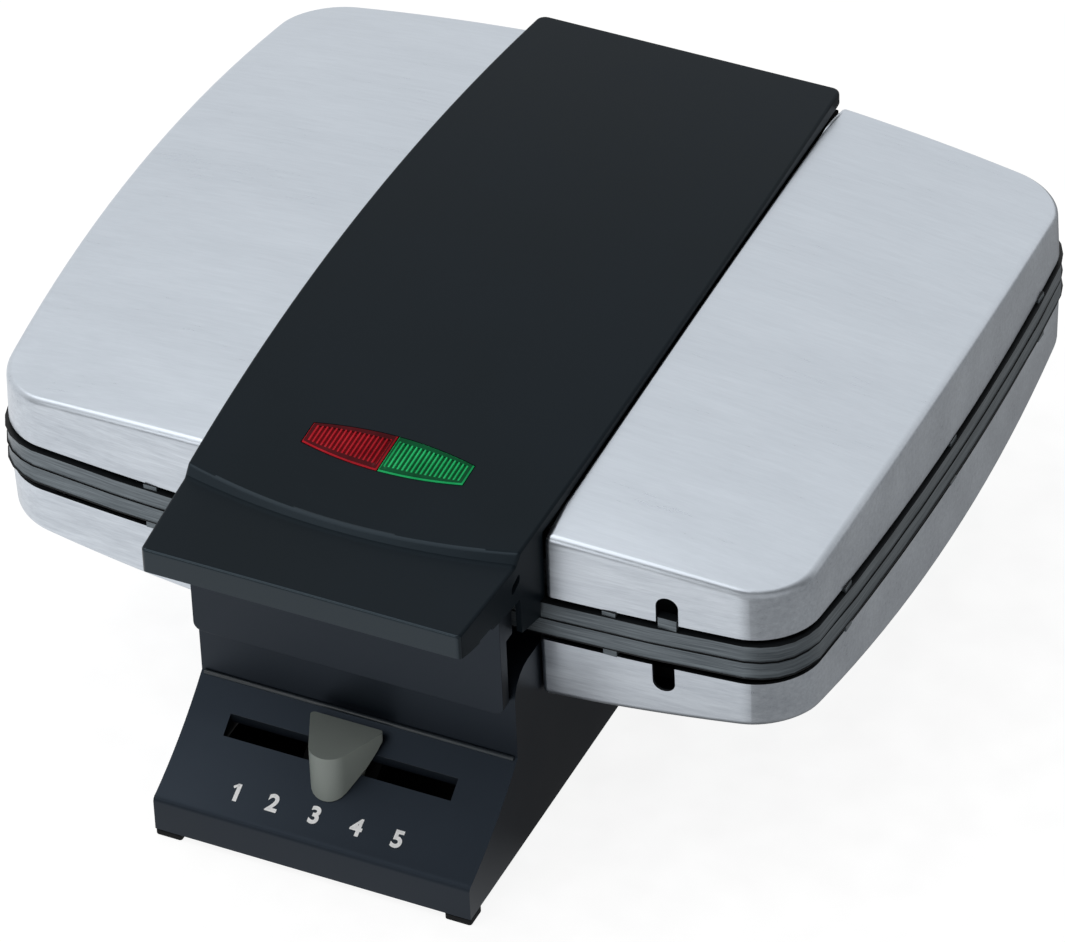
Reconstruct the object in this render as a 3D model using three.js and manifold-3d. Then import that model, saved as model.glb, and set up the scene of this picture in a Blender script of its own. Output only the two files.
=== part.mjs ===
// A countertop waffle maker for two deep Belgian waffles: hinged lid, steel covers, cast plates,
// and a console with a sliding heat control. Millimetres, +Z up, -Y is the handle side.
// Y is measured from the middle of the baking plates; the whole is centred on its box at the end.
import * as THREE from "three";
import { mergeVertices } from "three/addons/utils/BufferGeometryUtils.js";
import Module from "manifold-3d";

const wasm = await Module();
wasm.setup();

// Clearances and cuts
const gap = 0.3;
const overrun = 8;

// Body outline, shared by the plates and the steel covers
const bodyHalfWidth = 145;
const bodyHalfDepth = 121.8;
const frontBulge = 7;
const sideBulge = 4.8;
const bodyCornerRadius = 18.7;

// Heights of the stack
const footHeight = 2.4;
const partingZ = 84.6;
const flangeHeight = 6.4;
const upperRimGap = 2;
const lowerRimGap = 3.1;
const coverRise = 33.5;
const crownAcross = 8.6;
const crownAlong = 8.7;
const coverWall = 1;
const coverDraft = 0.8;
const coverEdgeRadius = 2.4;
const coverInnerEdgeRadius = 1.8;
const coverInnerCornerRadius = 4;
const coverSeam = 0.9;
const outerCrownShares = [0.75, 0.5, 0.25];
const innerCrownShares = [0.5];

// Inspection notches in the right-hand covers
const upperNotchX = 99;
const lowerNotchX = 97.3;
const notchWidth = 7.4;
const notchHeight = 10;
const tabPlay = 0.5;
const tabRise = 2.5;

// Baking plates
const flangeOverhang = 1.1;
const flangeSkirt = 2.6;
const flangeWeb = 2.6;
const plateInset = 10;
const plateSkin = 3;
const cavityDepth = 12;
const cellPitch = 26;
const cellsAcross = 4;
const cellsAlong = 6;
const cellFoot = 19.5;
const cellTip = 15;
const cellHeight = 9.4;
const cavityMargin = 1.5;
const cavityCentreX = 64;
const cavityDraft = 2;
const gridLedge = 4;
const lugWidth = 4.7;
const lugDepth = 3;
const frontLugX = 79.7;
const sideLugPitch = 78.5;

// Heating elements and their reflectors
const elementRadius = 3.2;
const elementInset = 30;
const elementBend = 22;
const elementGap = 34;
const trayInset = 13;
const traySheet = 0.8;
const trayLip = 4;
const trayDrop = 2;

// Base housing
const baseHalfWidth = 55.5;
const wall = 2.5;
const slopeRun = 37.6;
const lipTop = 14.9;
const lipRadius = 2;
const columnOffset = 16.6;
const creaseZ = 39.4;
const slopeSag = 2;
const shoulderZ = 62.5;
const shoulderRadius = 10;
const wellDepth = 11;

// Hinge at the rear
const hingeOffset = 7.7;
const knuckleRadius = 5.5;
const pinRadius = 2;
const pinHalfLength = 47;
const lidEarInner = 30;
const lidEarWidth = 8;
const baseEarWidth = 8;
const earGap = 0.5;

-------

**DIRECTIVE**
Give back each line above precisely as it stands.

**FULL SOLUTION**
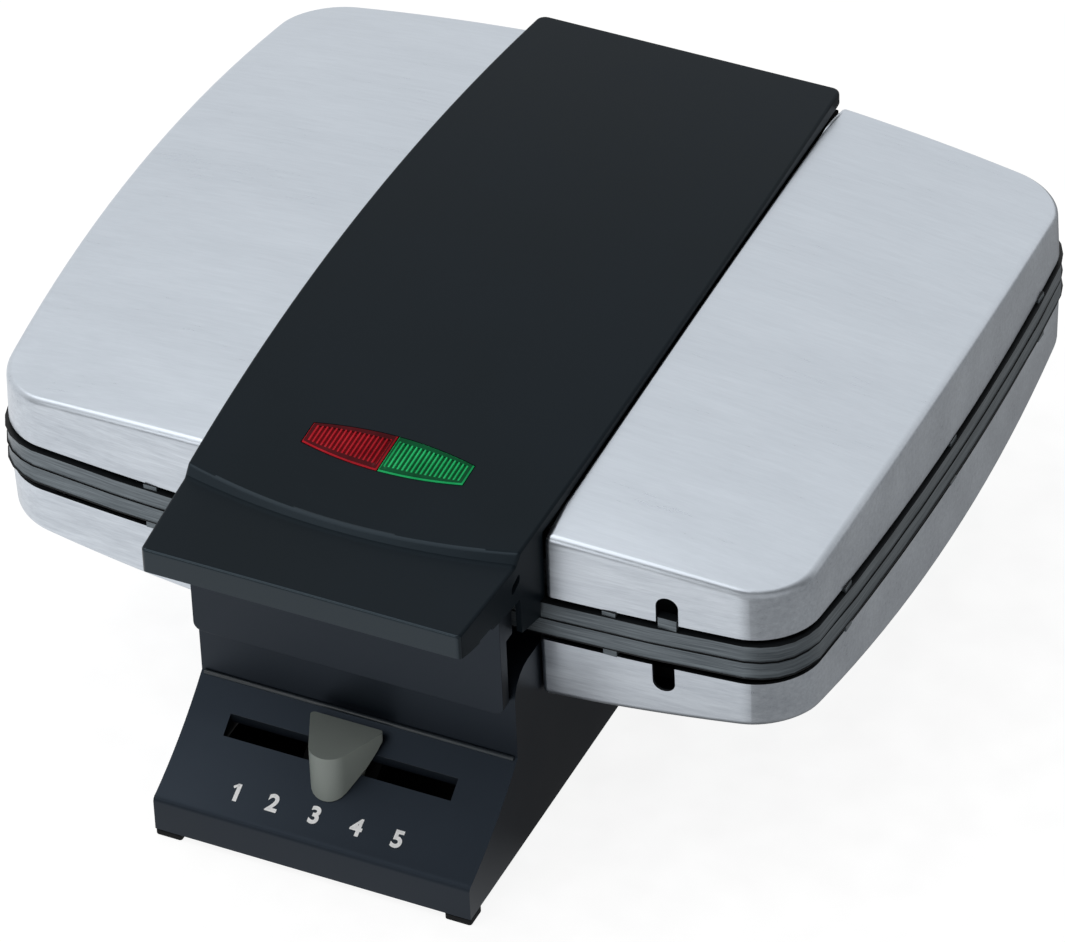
Reconstruct the object in this render as a 3D model using three.js and manifold-3d. Then import that model, saved as model.glb, and set up the scene of this picture in a Blender script of its own. Output only the two files.
=== part.mjs ===
// A countertop waffle maker for two deep Belgian waffles: hinged lid, steel covers, cast plates,
// and a console with a sliding heat control. Millimetres, +Z up, -Y is the handle side.
// Y is measured from the middle of the baking plates; the whole is centred on its box at the end.
import * as THREE from "three";
import { mergeVertices } from "three/addons/utils/BufferGeometryUtils.js";
import Module from "manifold-3d";

const wasm = await Module();
wasm.setup();

// Clearances and cuts
const gap = 0.3;
const overrun = 8;

// Body outline, shared by the plates and the steel covers
const bodyHalfWidth = 145;
const bodyHalfDepth = 121.8;
const frontBulge = 7;
const sideBulge = 4.8;
const bodyCornerRadius = 18.7;

// Heights of the stack
const footHeight = 2.4;
const partingZ = 84.6;
const flangeHeight = 6.4;
const upperRimGap = 2;
const lowerRimGap = 3.1;
const coverRise = 33.5;
const crownAcross = 8.6;
const crownAlong = 8.7;
const coverWall = 1;
const coverDraft = 0.8;
const coverEdgeRadius = 2.4;
const coverInnerEdgeRadius = 1.8;
const coverInnerCornerRadius = 4;
const coverSeam = 0.9;
const outerCrownShares = [0.75, 0.5, 0.25];
const innerCrownShares = [0.5];

// Inspection notches in the right-hand covers
const upperNotchX = 99;
const lowerNotchX = 97.3;
const notchWidth = 7.4;
const notchHeight = 10;
const tabPlay = 0.5;
const tabRise = 2.5;

// Baking plates
const flangeOverhang = 1.1;
const flangeSkirt = 2.6;
const flangeWeb = 2.6;
const plateInset = 10;
const plateSkin = 3;
const cavityDepth = 12;
const cellPitch = 26;
const cellsAcross = 4;
const cellsAlong = 6;
const cellFoot = 19.5;
const cellTip = 15;
const cellHeight = 9.4;
const cavityMargin = 1.5;
const cavityCentreX = 64;
const cavityDraft = 2;
const gridLedge = 4;
const lugWidth = 4.7;
const lugDepth = 3;
const frontLugX = 79.7;
const sideLugPitch = 78.5;

// Heating elements and their reflectors
const elementRadius = 3.2;
const elementInset = 30;
const elementBend = 22;
const elementGap = 34;
const trayInset = 13;
const traySheet = 0.8;
const trayLip = 4;
const trayDrop = 2;

// Base housing
const baseHalfWidth = 55.5;
const wall = 2.5;
const slopeRun = 37.6;
const lipTop = 14.9;
const lipRadius = 2;
const columnOffset = 16.6;
const creaseZ = 39.4;
const slopeSag = 2;
const shoulderZ = 62.5;
const shoulderRadius = 10;
const wellDepth = 11;

// Hinge at the rear
const hingeOffset = 7.7;
const knuckleRadius = 5.5;
const pinRadius = 2;
const pinHalfLength = 47;
const lidEarInner = 30;
const lidEarWidth = 8;
const baseEarWidth = 8;
const earGap = 0.5;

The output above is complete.